A beam weapon with nearly unlimited ammo or the equivalent?Zixinus wrote:We've seen them plenty of time, especially in video games. Guns that have their own power source, that for all practise, are unlimited. Any logistics officer dream presumably, as there is no longer the need for ammunition.
As one option for the peak power demands, have between a fraction of a kilogram and several kilograms of capacitors storing a few joules per gram ... a few kilojoules total. While typical commercial photoflash capacitors today are on the order of 1 to 2 J/gram, at least tens of joules per gram along with millisecond-level discharge time is obtainable. (Actually, the capacitors are relatively the easy part of the weapon compared to the greater technological difficulty of almost everything else in it).
Then a pistol or rifle can discharge energy in the kilojoule range in a timeframe such as a millisecond, if future technology allows a sufficiently miniaturized beam weapon running off that electrical discharge. If the goal is to fire at the rate of one or more shots per second, one to a few kilojoules each, the power supply recharging the capacitors must be in the kilowatt range.
Recharging the capacitors at a rate of up to kilowatts per second with a compact system is a miniaturization challenge for the rifle, requiring specific power for an engine & generator at least on the order of a horsepower per kilogram (plus or minus an order of magnitude, depending on assumptions and design goals). Still, that could be possible. For intuitive perspective to the reader, each kilowatt of power consumption and waste heat is the equivalent of ten 100-watt household light bulbs, half as much as some 2-kW handheld cord-powered electric hairdryers.

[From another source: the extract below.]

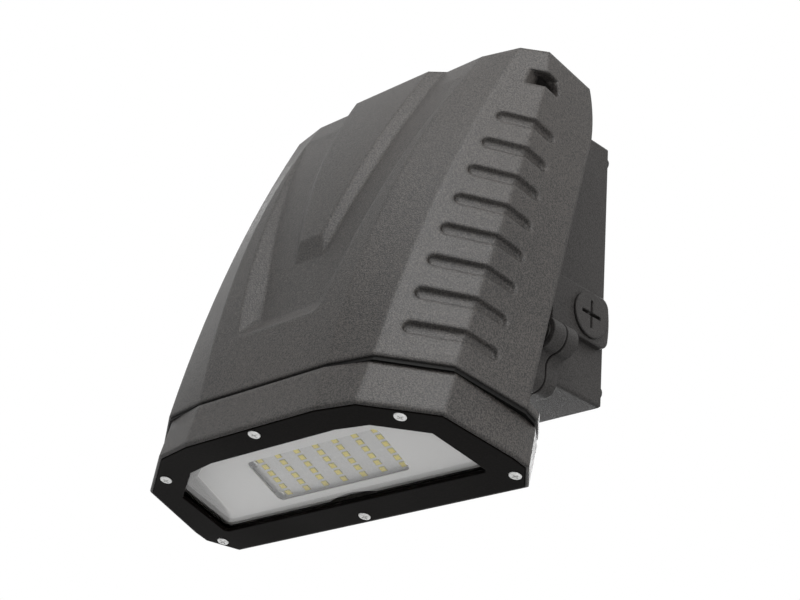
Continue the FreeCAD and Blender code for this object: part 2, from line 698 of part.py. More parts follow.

Some system using chemical fuel might be a possibility for many shots. For example, if there is ambient air, if 25+% of the energy of a half-kilogram of gasoline (40000 J/gram energy density) generating electricity could be delivered to the target after all inefficiencies, that would be 5000+ kJ in total, like a beam weapon having an ammo capacity up to thousands of shots, one to several kJ each.
That's a lot of potential even with chemical fuel. The 25% efficiency example is arbitrary, albeit plausible.
The preceding for the imaginary future-tech beam weapon running off chemical fuel may seem strange compared to the lesser ammo capacity of today's guns, but, among other differences, a bullet going at 300 m/s to 1000 m/s has a kinetic energy of 45 J/gram to 500 J/gram. With also the mass of gunpowder and brass, current real-world ammunition has still less than the preceding for the ratio of energy delivered to the target versus ammo mass. That compares to the 40000 J/gram energy density for gasoline combusted in air, before inefficiencies.
Alternately, in theory a weapon could have thousands of shots without being a beam weapon, if it fired projectiles fast enough. For example, if a gauss gun could fire bullets at 3 km/s, the mass of the bullets themselves could drop to 0.2 grams per 1 kJ of kinetic energy, like under a kilogram per thousand shots.
Of course, the preceding is obviously rather optimistic, leaving the details to vague future technology, but at least this is relatively tame by sci-fi standards in terms of not breaking the laws of physics.
In contrast, for example, to have a weapon with a micro-fusion reactor not irradiate a human user to death is probably utterly physically impossible, unless it has massive radiation shielding. Arbitrarily small fusion reactors are a common concept in sci-fi but there's a lack of evidence for any plausible means of stopping omnidirectional penetrating gamma and neutron radiation in the real world other than thick mass shielding.
Even aneutronic fusion reactions (D-He3, p-B11, etc.) which do not release neutrons through the primary reaction actually still produce neutrons through secondary reactions (example), lethal quickly enough with a multi-kilowatt reactor unless it has many centimeters of shielding. Without relatively bulky and massive shielding, a weapon with a micro-fusion reactor would be a 360-degree neutron death ray, lethal to humans whether one is in front of or behind the barrel. Maybe, perhaps bulky power armor suits could carry around the equivalent of massive vehicle-mounted weapons with heavy radiation shielding, if actually worthwhile, but weapons with a nuclear reactor wouldn't be anything like an ordinary pistol or rifle in size and weight.
Probably the most practical means of approaching almost unlimited ammo with plausible future technology is just through an advanced chemical fuel system, perhaps like the one previously described.